The exercise:
Quote verbatim the span of lines that begins the listing below and closes with the line containing "return HOOD_REAR - 0.05".

[Start of Data block]

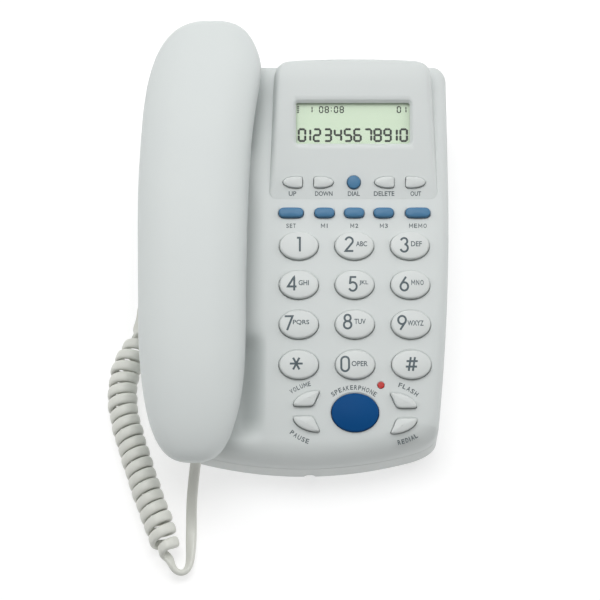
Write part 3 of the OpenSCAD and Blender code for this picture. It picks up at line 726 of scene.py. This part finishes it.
def hood_loop():
    """Outline of the hood in plan, anticlockwise: straight front, tapering sides, arched rear."""
    left_x, right_x = HOOD_X
    mid = (left_x + right_x) / 2
    corner_y, turn_x = HOOD_Y + 4.6, right_x - 12

    def side_of(y):
        return right_x - 2.2 * (y - HOOD_Y) / 60

    def rear_y(x):
        return HOOD_REAR - 0.05 - 0.00096 * (x - mid) ** 2

    front = [(x, HOOD_Y) for x in np.arange(left_x + 5.6, right_x - 5, 2.5)]
    corner = bezier((right_x - 4.6, HOOD_Y), (right_x, HOOD_Y), (side_of(corner_y), corner_y), 9)
    side = [(side_of(y), y) for y in np.arange(HOOD_Y + 6.6, HOOD_REAR - 8, 2.5)]
    turn = bezier(side[-1], (side_of(HOOD_REAR - 2), HOOD_REAR - 1.5), (turn_x, rear_y(turn_x)), 12)
    rear = [(x, rear_y(x)) for x in np.arange(right_x - 14, mid, -2.5)]
    half = [tuple(p) for p in corner + side + turn[1:] + rear]
    left = [(2 * mid - x, y) for x, y in reversed(half)]
    return np.array(front + half + [(mid, rear_y(mid))] + left)


def hood_shell():
    """Outer surface of the hood: rings along its sides and rear and a grid within."""
    loop = hood_loop()
    normals = loop_normals(loop)
    side = np.array([abs(q[1] + 1) > 0.3 for q in normals])
    insets = [0, 0.25, 0.6, 1.1, 1.7, 2.5, 3.4]
    points, depth = [], []
    for k, d in enumerate(insets):
        p = loop - normals * d
        p[:, 1] = np.maximum(p[:, 1], HOOD_Y + 0.15 * k)
        points.append(p)
        depth.append(np.where(side, d, 5.0))
    within, inside, _ = grid_within(np.arange(-14, 72, 2.6), np.arange(26, 95, 2.4),
                                    loop[side], normals[side], 4.2)
    xy, depth = np.vstack(points + [within]), np.concatenate(depth + [inside])
    faces, index = triangulated(xy, len(loop))
    y = xy[:, 1]
    low = deck(y) + 0.04
    q = np.clip(depth / insets[-1], 0, 1)
    z = low + (hood_face(y) - low) * (1 - (1 - q) ** 2.3) ** (1 / 2.3)
    return [(xy[i, 0], xy[i, 1], z[i]) for i in index], faces


def window_frame():
    """The frame of the display window at its centre, and the width of the lens in it."""
    (x0, _, _), (x1, _, _) = (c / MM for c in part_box("lcd_lens"))
    return tilted(HOOD_TILT, (x0 + x1) / 2, WINDOW_UP, y=HOOD_Y, z=HOOD_Z), x1 - x0


def make_hood():
    hood = mesh_object("display_hood_cover", *hood_shell(), CASE)
    solidify(hood, 2)
    cutters = [opening(loop, place, -6, 0.35) for node, (place, loop) in KEYS.items() if node in HOOD_KEYS]
    place, lens_w = window_frame()
    w, d, r = lens_w - 4, 20.6, 1.2
    x, y = w / 2 - r, d / 2 - r
    levels = [(0, -8), (0, -1.5), (0.25, -1.35), (1.1, -0.2), (1.5, 0.02), (1.5, 2)]
    cutters.append(loft([[place((*p, h)) for p in rounded_box(-x, -y, x, y, r + g)] for g, h in levels]))
    cut(hood, cutters)
    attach(hood, "base")
    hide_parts("display_hood")


# ---- keys ----

def key_cap(node, material, top, crown, edge):
    """A key as a closed cap: straight sides, a rounded edge and a softly crowned top."""
    place, loop = KEYS[node]
    normals = loop_normals(loop)
    rings = [loop, loop]
    heights = [KEY_FOOT, top - crown - edge]
    for a in np.linspace(0.3, math.pi / 2, 5):
        rings.append(loop - normals * edge * (1 - math.cos(a)))
        heights.append(top - crown - edge + edge * math.sin(a))
    inner = rings[-1]
    middle = inner.mean(0)
    for share in (0.86, 0.68, 0.46, 0.22):
        rings.append(middle + (inner - middle) * share)
        heights.append(top - crown * share ** 2)
    local = [[(*p, h) for p in ring] for ring, h in zip(rings, heights)]
    verts, faces = loft(local)
    shape = BVHTree.FromPolygons([Vector(v) for v in verts], faces)
    cap = mesh_object(node + "_cap", [place(v) for v in verts], faces, material)
    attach(cap, node)
    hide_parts(node)
    return cap, shape, place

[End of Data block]

Solution for this task:
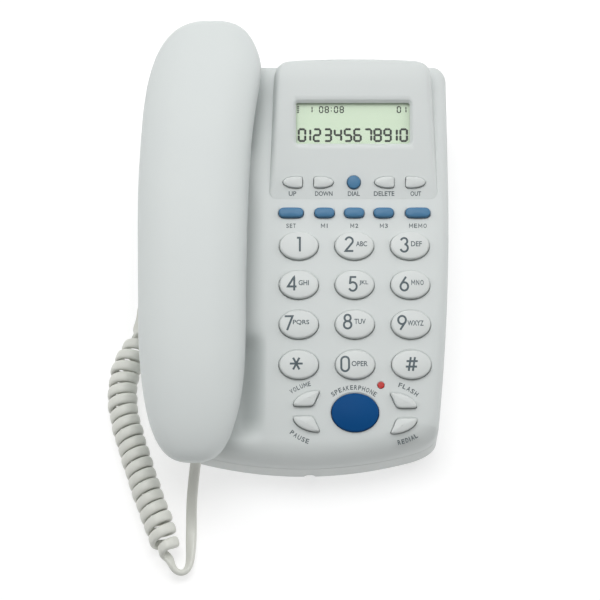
Write part 3 of the OpenSCAD and Blender code for this picture. It picks up at line 726 of scene.py. This part finishes it.
def hood_loop():
    """Outline of the hood in plan, anticlockwise: straight front, tapering sides, arched rear."""
    left_x, right_x = HOOD_X
    mid = (left_x + right_x) / 2
    corner_y, turn_x = HOOD_Y + 4.6, right_x - 12

    def side_of(y):
        return right_x - 2.2 * (y - HOOD_Y) / 60

    def rear_y(x):
        return HOOD_REAR - 0.05 - 0.00096 * (x - mid) ** 2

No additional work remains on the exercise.